For the first hour or so, I was as lost (in a good way) as I was absorbed. The world inhabited by our protagonist, the chief conductor of the Berlin Philharmonic, is as foreign to me as Venus. As Lydia goes about living her life, one reference after another flew over my head. This subculture’s jargon, priorities, and politics are foreign and fascinating. Who knew that the people who waved that stick made so much money, were so powerful and revered, and cared so much about things most of us never think of? Who knew there was so much more to conducting than keeping time?

Field is a masterful tour guide. We might not completely understand the world, but we do absorb it, and it’s never not interesting. This includes the film’s opening, which should not have worked. On the cusp of her greatest triumphs, Lydia sits down for an extended New Yorker interview, which includes a lengthy introduction listing her accomplishments. We discover that she is brilliant and successful and gives back, especially when it comes to helping other women in her profession. Thanks to Field’s skills as a writer and director, and Blanchette’s astonishing performance, nothing about this extended sequence feels like exposition. Instead, this is where Lydia forever imprints herself as a fully fleshed, imperfect, and relatable human being.

And it is here — although you sense more than see it — that the seeds of Lydia’s destruction are planted.

Lydia Tár is her own person, her own woman. When asked about women being shut out of the “male profession” of conducting, she acknowledges that once was the case, but not anymore. The time for playing the victim is over, she basically says. Later, she’ll suggest that her women-only program be opened to men. Question: Is she so besotted with her success that she’s pulling up the ladder behind her, or is she right that society has progressed enough to end these affirmative action programs? Like the rest of the movie, we’re left to ponder that question ourselves. Another question we’re asked is if her daring to stray from the Woke Plantation in this public way aided in her downfall. Did she make herself a target, an apostate who had to be taken out? Would her real sins have been forgiven or handled differently had she stuck to the woke talking points? What makes Tár so memorable, and why I’ll rewatch it repeatedly, is that Field doesn’t answer those questions.

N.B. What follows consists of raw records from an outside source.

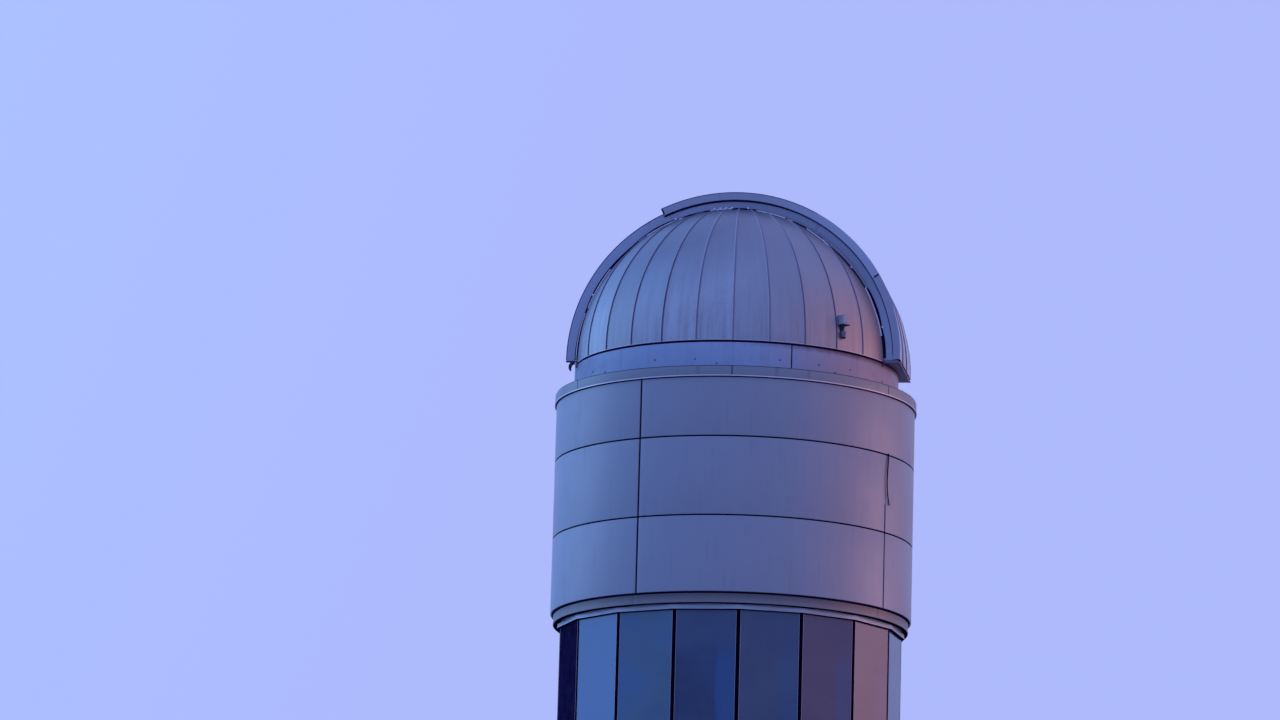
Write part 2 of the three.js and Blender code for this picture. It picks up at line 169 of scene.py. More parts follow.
def make_camera():
    data = bpy.data.cameras.new("photo_camera")
    data.sensor_width = FILM_WIDTH
    data.lens = FOCAL_PIXELS * FILM_WIDTH / PHOTO_WIDTH
    data.clip_start = 0.5
    data.clip_end = 500
    camera = linked("photo_camera", data)
    heading = Matrix.Rotation(CAMERA_TURN - CAMERA_YAW, 4, "Z")
    tilt = Matrix.Rotation(math.pi / 2 + CAMERA_PITCH, 4, "X")
    pose = heading @ tilt @ Matrix.Rotation(CAMERA_ROLL, 4, "Z")
    pose.translation = turned((0, -CAMERA_DISTANCE, CAMERA_HEIGHT))
    camera.matrix_world = pose
    bpy.context.scene.camera = camera


def make_world():
    """Soft dusk light: blue from the left, pink from the right, pale behind, dim below."""
    world = bpy.data.worlds.new("dusk")
    nodes = Nodes(world)
    where = nodes.add("TexCoord").outputs["Generated"]
    lobes = [
        ((0, 1, 0), -0.1, 0.8, (0.42, 0.49, 0.97)),
        ((-0.80, 0.45, 0.40), 0.50, 0.97, (0.38, 0.69, 1.50)),
        ((1, 0.05, 0.0), 0.55, 0.99, (0.78, 0.395, 0.49)),
        ((0, 0, -1), 0.02, 0.4, (0.07, 0.07, 0.13)),
    ]
    colour = (0.268, 0.380, 0.872)
    for towards, start, full, tint in lobes:
        aim = {0: where, 1: turned(towards).normalized()}
        dot = nodes.add("VectorMath", aim, operation="DOT_PRODUCT").outputs["Value"]
        inputs = {"Value": dot, "From Min": start, "From Max": full}
        share = nodes.add("MapRange", inputs, interpolation_type="SMOOTHSTEP").outputs["Result"]
        colour = nodes.mix(share, colour, tint)
    background = nodes.add("Background", {"Color": colour})
    nodes.add("OutputWorld", {0: background.outputs[0]})
    bpy.context.scene.world = world


def softbox(name, place, width, height, power, tint):
    data = bpy.data.lights.new(name, "AREA")
    data.shape = "RECTANGLE"
    data.size = width
    data.size_y = height
    data.energy = power
    data.color = tint
    lamp = linked(name, data)
    lamp.location = turned(place)
    aim = Vector((0, 0, 6.5)) - lamp.location
    lamp.rotation_mode = "QUATERNION"
    lamp.rotation_quaternion = aim.to_track_quat("-Z", "Y")


def make_lights():
    softbox("left_softbox", (-30, 9, 14), 16, 22, 800, (0.50, 0.76, 1.0))
    softbox("right_softbox", (31, 5, 5), 16, 16, 1200, (1.0, 0.52, 0.52))
    bpy.context.scene.view_settings.view_transform = "Standard"


# Materials

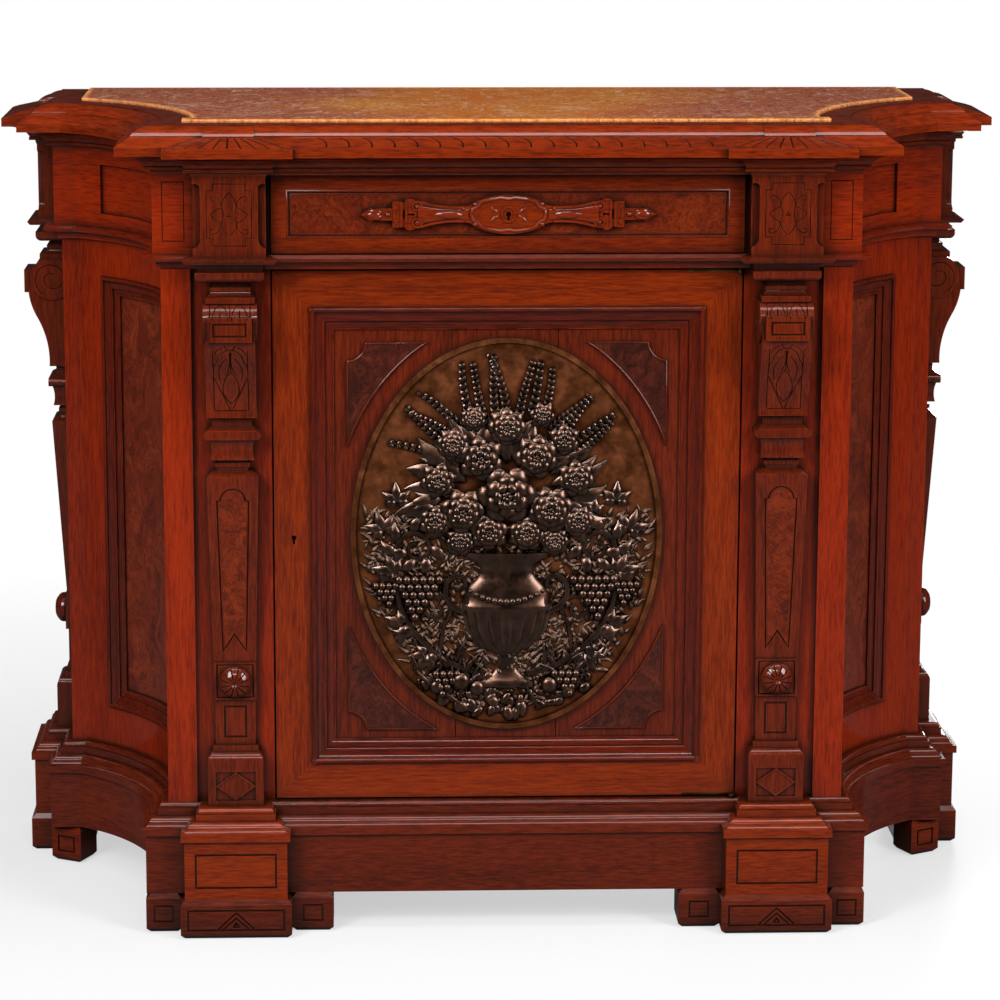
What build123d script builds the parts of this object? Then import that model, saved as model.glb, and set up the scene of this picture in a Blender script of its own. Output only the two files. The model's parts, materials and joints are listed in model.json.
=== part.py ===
from build123d import *
import math
import os

# A side cabinet with hollow front corners: one door, one drawer, four bracketed
# pilasters, a moulded plinth and cornice, and a marble top.
# X runs across, the front faces -Y, Z is up. The origin is on the floor, under
# the middle of the cabinet. Lengths are in millimetres.

# Case
CASE_HALF = 625.0
CASE_DEPTH = 472.0
BOARD = 24.0
BACK_T = 12.0
HOLLOW_R = 297.0
HOLLOW_SIDE_OFF = 126.0
HOLLOW_FRONT_OFF = 33.0
REAR_FLAT_SETBACK = 290.5
RETURN_DEPTH = 52.0
STEP_BACK = 29.0
CURVE_GAP = 0.3
OVERRUN = 40.0

# Heights of the storeys, from the floor up
FOOT_H = 55.0
PLINTH_H = 124.0
SHAFT_H = 546.0
BRACKET_H = 158.0
CAP_H = 42.0
ARCHITRAVE_H = 20.0
FRIEZE_H = 109.0
CORNICE_H = 52.0
RIM_H = 14.0
TOP_BOARD_T = 30.0
TOP_BOARD_SEAT = 18.0
MARBLE_T = 20.0
MARBLE_PROUD = 2.0

# How far each storey of a pilaster stands out of the case, and half its width
FOOT_OUT = 66.0
PLINTH_OUT = 64.5
SHAFT_OUT = 36.5
SHAFT_HALF = 38.0
ARCHITRAVE_OUT = 54.0
FRIEZE_OUT = 39.0
FRIEZE_BACK_OUT = 30.0
CORNICE_OUT = 85.0
SPREAD = 10.5
RETURN_LESS = 1.0
CORNICE_HALF = 86.0
FRIEZE_HALF = 48.5
FRIEZE_WAIST = 38.5
PILASTER_IN = 94.0

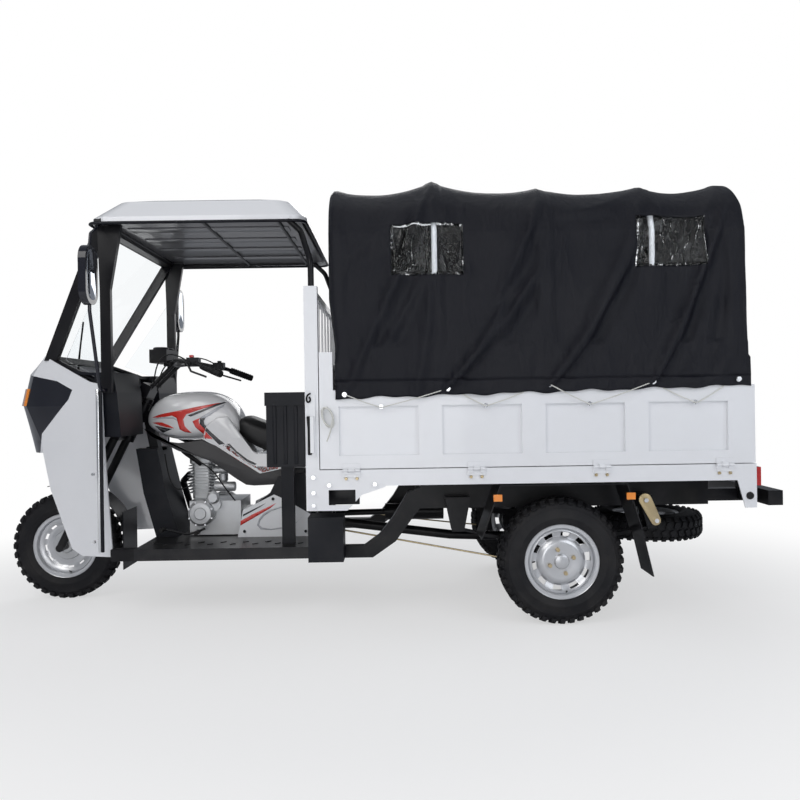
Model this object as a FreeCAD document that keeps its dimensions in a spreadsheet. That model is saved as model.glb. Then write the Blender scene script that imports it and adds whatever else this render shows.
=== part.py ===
import FreeCAD, Part
import Sketcher
import math
import os

# Three-wheeled cargo motorcycle with a rider's cab and a covered load bed, in millimetres.
# +Z is up from the ground, -X is forward, -Y is the vehicle's left side.
# The origin is on the ground under the middle of the overall length.

Vector = FreeCAD.Vector

DRIVING_SIZES = {
    # running gear
    "frontAxleX": -1624, "wheelbase": 2492, "rearTrack": 1150,
    "frontTyreRadius": 281, "frontTyreWidth": 125,
    "rearTyreRadius": 285, "rearTyreWidth": 130,
    "rimSeatRadius": 152.4, "rimFlangeHeight": 15, "rimWall": 4, "hubRadius": 34,
    "runningGap": 0.3, "rakeAngle": 27, "forkOffset": 40, "forkSpread": 100, "forkTubeRadius": 21,
    # chassis
    "railOffset": 400, "railWidth": 50, "railHeight": 100, "mainRailBottom": 505,
    "floorRailBottom": 275, "floorRailHeight": 56, "floorFront": -1240, "railRear": 1617,
    "kickUpFront": -80, "kickUpRear": 238, "plateThickness": 4,
    "axleTubeRadius": 38, "springWidth": 50, "leafThickness": 8,
    # load bed
    "bedFront": -206, "bedLength": 1922, "bedHalfWidth": 700, "sillBottom": 650, "sillHeight": 72,
    "sillWidth": 62, "sideHeight": 350, "sideThickness": 30, "stileHeight": 518, "stileWidth": 60,
    "postDepth": 63, "postWidth": 45, "postTop": 1532, "postBottom": 543, "panelGap": 4,
    "hingeOffset": 12, "knuckleRadius": 7,
    # hoops and cover
    "hoopTubeRadius": 12.5, "hoopOffset": 665, "hoopShoulder": 1770, "hoopTop": 2030,
    "tallHoopLift": 40,
    "coverGap": 5, "coverThickness": 5, "coverBottom": 1112, "hemBottom": 1040, "coverFront": -134,
    # cab
    "cabRear": -1240, "fairingWall": 4, "beltHalfWidth": 510, "roofFront": -1262, "roofRear": -272,
    "roofHalfWidth": 580, "roofEdge": 1850, "roofCrown": 1985, "frameTubeRadius": 13.5,
    # rider's place
    "tankHalfWidth": 135, "boxFront": -492, "boxLength": 182, "boxInner": 175, "boxDepth": 235,
    "boxBottom": 711, "boxHeight": 318, "boxWall": 5, "lidHeight": 40, "lidGap": 0.5,
}

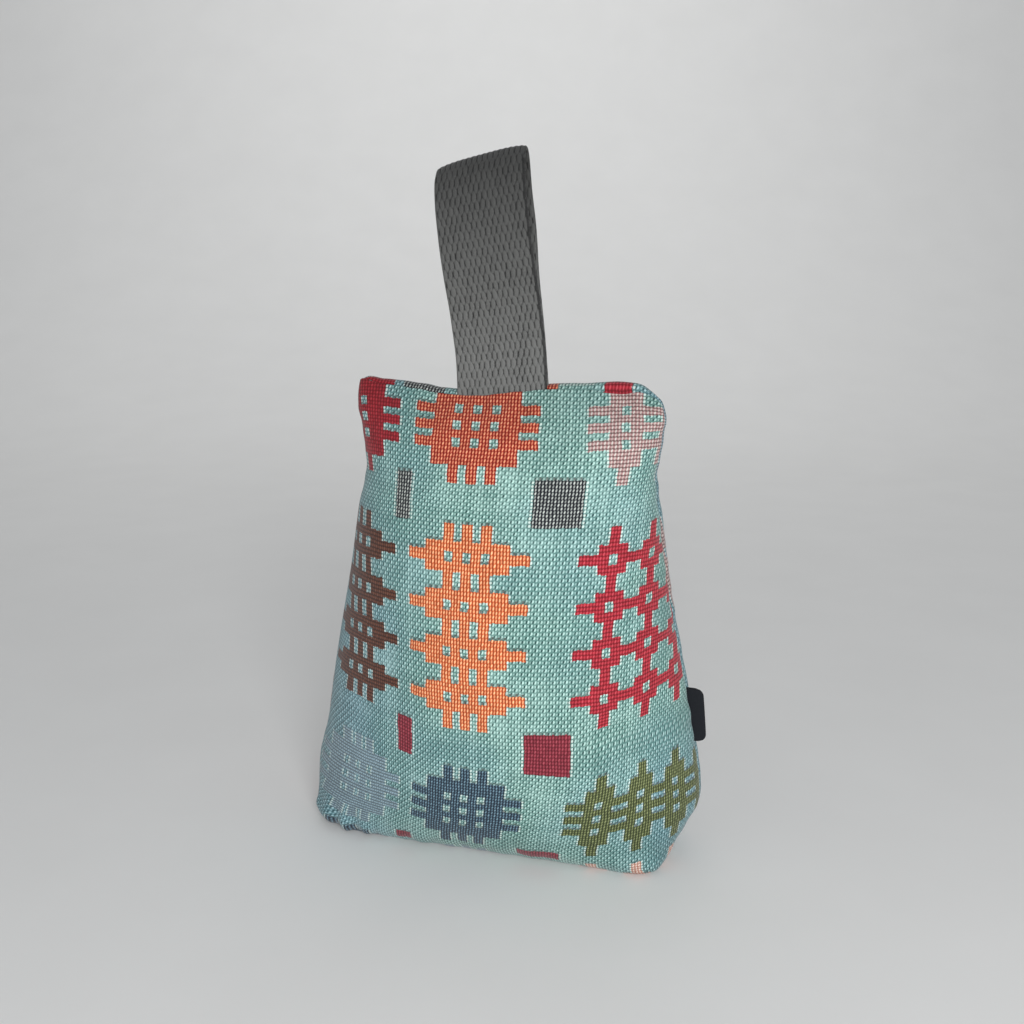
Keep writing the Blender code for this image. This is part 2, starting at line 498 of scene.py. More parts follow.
def dress(points, lengths, outward):
    """Sinks the seams into a grid of cloth and gives it its small puckers and swells."""
    normal = normals_of(points) * outward
    x, y, z = np.moveaxis(points, -1, 0)
    from_side = lengths[:, -1:] - abs(lengths)
    side = -SIDE_SEAM * bump(from_side, 0, 1.5)
    pucker = SIDE_PUCKER * waves(3, z / 7, from_side * 0) * bump(from_side, 3, 5)
    low = BASE_WAVES * waves(5, lengths / 11, z * 0) * bump(z, 6, 8) * fade(from_side, 0, 12)
    gather = np.sin(x * (2 * math.pi / GATHER_STEP)) * bump(x, -60, 20) * bump(z, 2, 9)
    low = low + BASE_GATHER * gather
    high = TOP_WAVES * waves(7, lengths / 8, z * 0) * bump(z, 190, 7)
    swell = SWELL * waves(11, x / 60, z / 70, y / 90) * fade(z, 2, 30) * fade(-z, -185, -150)
    inside = fade(z, 0.5, 6)
    move = (side + pucker + high + swell) * inside + low * fade(z, 0.2, 2)
    return points + normal * move[..., None]


def climb(grid):
    """How far each ring is above the first, measured up the middle of the cloth."""
    steps = np.linalg.norm(np.diff(grid[:, COLUMNS // 2], axis=0), axis=1)
    return np.concatenate([[0], np.cumsum(steps)])[:, None]


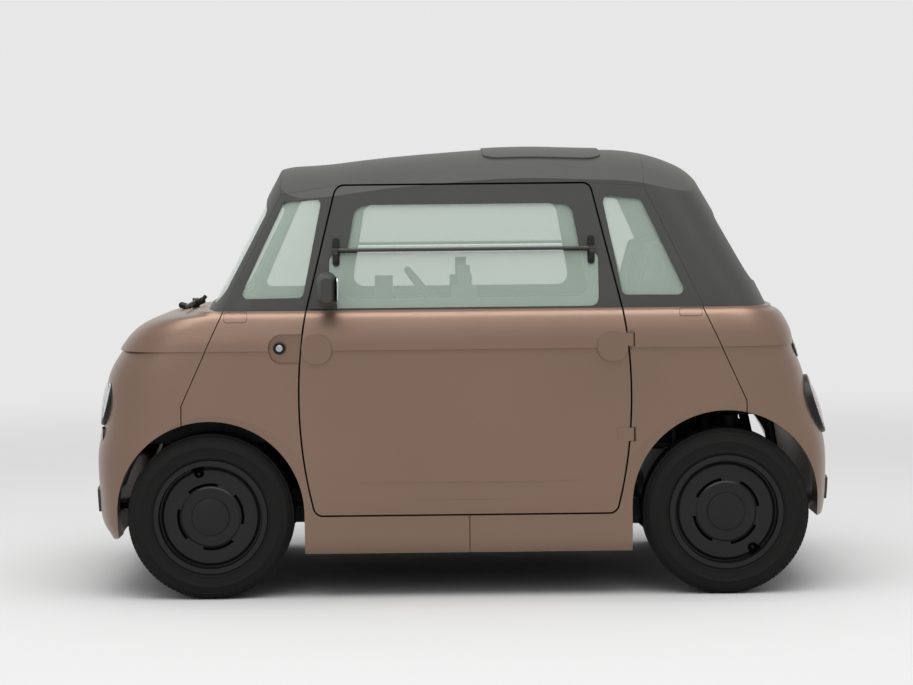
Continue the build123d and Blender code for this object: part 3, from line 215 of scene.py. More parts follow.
glazing = Finish("window_glass", srgb(190, 208, 194), 0.03, 0.0, Transmission_Weight=0.0, Alpha=0.3, IOR=1.45)
glazing.feed("Roughness", glazing.noise(5.0, 2.0) * 0.03 + 0.02)
lens_clear = Finish("lamp_lens", srgb(222, 226, 226), 0.04, 0.0, Alpha=0.3, IOR=1.5)
lens_clear.feed("Roughness", lens_clear.noise(40.0, 1.0) * 0.04 + 0.02)
lens_red = Finish("lamp_red", srgb(150, 14, 18), 0.12, 0.0, Coat_Weight=0.6)
lens_red.feed("Roughness", lens_red.noise(60.0, 1.0) * 0.06 + 0.08)
silvered = Finish("lamp_reflector", srgb(200, 203, 206), 0.16, 0.9)
silvered.feed("Roughness", silvered.noise(90.0, 2.0) * 0.1 + 0.1)
amber = Finish("lamp_amber", srgb(190, 92, 20), 0.2, 0.0, Coat_Weight=0.5)
amber.feed("Roughness", amber.noise(60.0, 1.0) * 0.1 + 0.14)

leather = Finish("wheel_grip", srgb(34, 34, 35), 0.5)
pebbles = leather.node(
    "ShaderNodeTexVoronoi", {"feature": "DISTANCE_TO_EDGE"}, {"Vector": leather.place(), "Scale": 700.0}, "Distance"
)
leather.feed("Roughness", pebbles * 0.4 + 0.42)
leather.bump(pebbles, 0.4, 0.0003)
screen = Finish("display", srgb(14, 15, 17), 0.08, 0.0, Coat_Weight=0.8)
screen.feed("Roughness", screen.noise(60.0, 2.0) * 0.08 + 0.05)
mirror = Finish("mirror_glass", srgb(205, 209, 212), 0.03, 1.0)
mirror.feed("Roughness", mirror.noise(30.0, 2.0) * 0.03 + 0.015)
plate_white = Finish("plate_white", srgb(232, 232, 228), 0.35, 0.0, Coat_Weight=0.4)
plate_white.feed("Roughness", plate_white.noise(120.0, 2.0) * 0.12 + 0.28)

cloth = Finish("seat_cloth", srgb(58, 58, 60), 0.9, 0.0, Sheen_Weight=0.3)
weave = cloth.node(
    "ShaderNodeTexWave",
    {"wave_type": "BANDS", "bands_direction": "DIAGONAL"},
    {"Vector": cloth.place(), "Scale": 420.0, "Distortion": 1.2, "Detail": 2.0},
    "Fac",
)
threads = weave * 0.6 + cloth.noise(40.0, 2.0) * 0.4
cloth.feed("Base Color", cloth.two_shades(threads, srgb(42, 42, 44), srgb(78, 78, 80)))
cloth.feed("Roughness", weave * 0.15 + 0.8)
cloth.bump(weave, 0.4, 0.0006)

# %% [markdown]
# ## The CAD nodes that stay
# The panels, glass and frame already have their true shape. Their meshes are loose triangles, so a copy of each
# is welded, and only the edges that turn sharply stay sharp. The copy then takes the place of the node.

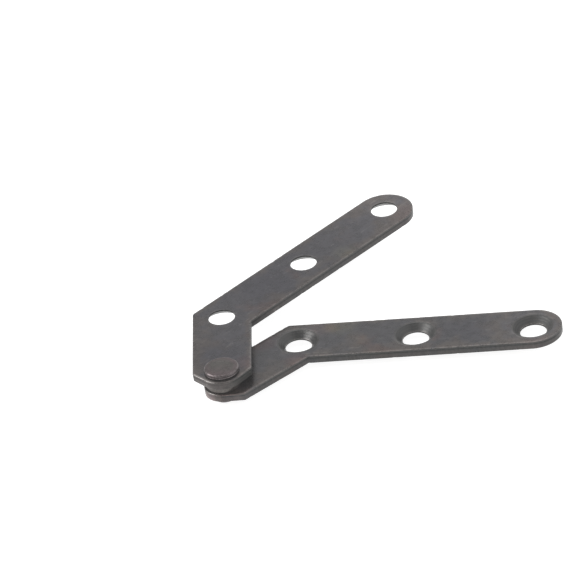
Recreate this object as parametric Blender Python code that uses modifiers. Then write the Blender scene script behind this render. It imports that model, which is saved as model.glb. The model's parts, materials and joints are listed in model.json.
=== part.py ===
"""Offset knife hinge: two cranked flat leaves stacked on one pivot rivet.

Metres, +Z up. The origin is on the underside of the lower leaf, on the centre line of its
arm, midway between screw holes 1 and 2. The arm of the lower leaf runs along +X. The upper
leaf turns about the vertical axis of the pivot rivet and stands part open.
"""

import math

import bpy
from mathutils import Vector

MM = 0.001

# Leaf blank. Both leaves share it, apart from the nose round the pivot.
LEAF_WIDTH = 9.75 * MM
LEAF_THICKNESS = 1.4 * MM
CRANK_LENGTH = 16.1 * MM  # pivot to screw hole 1
CRANK_ANGLE = math.radians(45.0)  # between the crank and the arm
HOLE_PITCH = 19.5 * MM
HOLES_PER_LEAF = 3
UPPER_NOSE_RADIUS = 3.6 * MM
LOWER_NOSE_RADIUS = 3.3 * MM
UPPER_SHOULDER = 0.0 * MM  # where the nose chamfers start, from the pivot towards hole 1
LOWER_SHOULDER = 0.3 * MM
OUTER_BEND_RADIUS = 1.0 * MM
INNER_BEND_RADIUS = 0.5 * MM
SHOULDER_RADIUS = 0.3 * MM
EDGE_BREAK = 0.12 * MM

# Screw holes, for a 3.5 mm (No. 6) countersunk wood screw.
HOLE_RADIUS = 2.2 * MM
COUNTERSINK_RADIUS = 3.5 * MM
COUNTERSINK_DEPTH = 1.1 * MM

# Pivot.
OPEN_ANGLE = math.radians(50.0)  # of the upper leaf, from lying over the lower one
LEAF_GAP = 1.15 * MM
SHANK_RADIUS = 1.75 * MM
HEAD_RADIUS = 2.9 * MM
HEAD_HEIGHT = 0.87 * MM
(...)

Lydia’s undoing is sex. Her beauty, position, and ability to make someone a star make her attractive to other women. She knows this and exploits it. The movie doesn’t hide her flaws, sins, or abuses. But after witnessing her decency, independence, generosity, and astounding talent, Field asks one more question: Does the punishment fit the crime? And again, to his great credit, this is a question he wants us to answer.

By far, Field’s smartest decision was making Lydia a lesbian. If Tár were a man, we would see him only as a one-dimensional stand-in for all men. If Tár were a victim, she’d be a flat, dull symbol. What’s more, Lydia is not a…lesbian. Her sexual classification has absolutely nothing to do with who she is. Lydia is a whole person who happens to be attracted to women. Her identity has zero to do with her sex life.

Thankfully, Field isn’t interested in the politics of #MeToo. Instead, he’s interested in those whose lives are annihilated on social media. He also reminds the audience how we all pay a price for these witch hunts. When the best are blacklisted, art is taken over by second-stringers and lesser substitutes… This is not to say that Harvey Weinstein, Roman Polanski, and Bill Cosby don’t deserve exile. But Lydia isn’t a Weinstein. She’s closer to Woody Allen: someone who behaved badly, but…does the punishment fit the crime?

With Woody Allen, I can answer with a firm “no,” and have two separate state investigations to back me up. The brilliance of Tár is that we are not given all the facts. Again, this is deliberate. Field isn’t here to preach or lecture or to tell us what to think. Instead, he demands we make up our own minds. Me? I was horrified by Lydia’s behavior and still found the witch hunt appalling and driven by self-righteousness and politics as opposed to justice. Did I like Lydia? No. But I admired and respected her, and there’s no doubt that having a uniquely talented, clear-headed, and independent thinker in charge of an art form is a good thing.

Blanchett’s performance is a miracle, beyond Oscar-worthy, one for the ages. For most of the movie, everything about Lydia Tár stays beneath a placid surface. You never see what’s going on with her. Instead, you feel it, feel everything thundering within.

The final half-hour of Tár is thoroughly mesmerizing. The highest praise I can offer those 30 minutes is that they are every bit as effective as the final half-hour of The Assassination of Jesse James by the Coward Robert Ford. By normal standards, Tár should have ended at the two-hour mark. Thankfully, it marches on to demonstrate what happens to annihilated human beings after the social media mob moves along to their next target and to remind us of Lydia’s mettle and resilience.

As I said, you might not like Lydia Tár, but you will respect her.

There’s nothing wrong with a movie that answers all of its questions and fully satisfies you. But the movies that tend to stick to our ribs and draw us in for another look are those that don’t give us the answers, that don’t tell us who to cheer and who to hiss. Like Field’s previous masterpiece, 2001’s In the Bedroom; we’re left to ponder, reflect, and mull what we’ve witnessed, which in turn forces us to examine ourselves.

That’s what great art does.

‘Tár’ is great art, as good as art gets.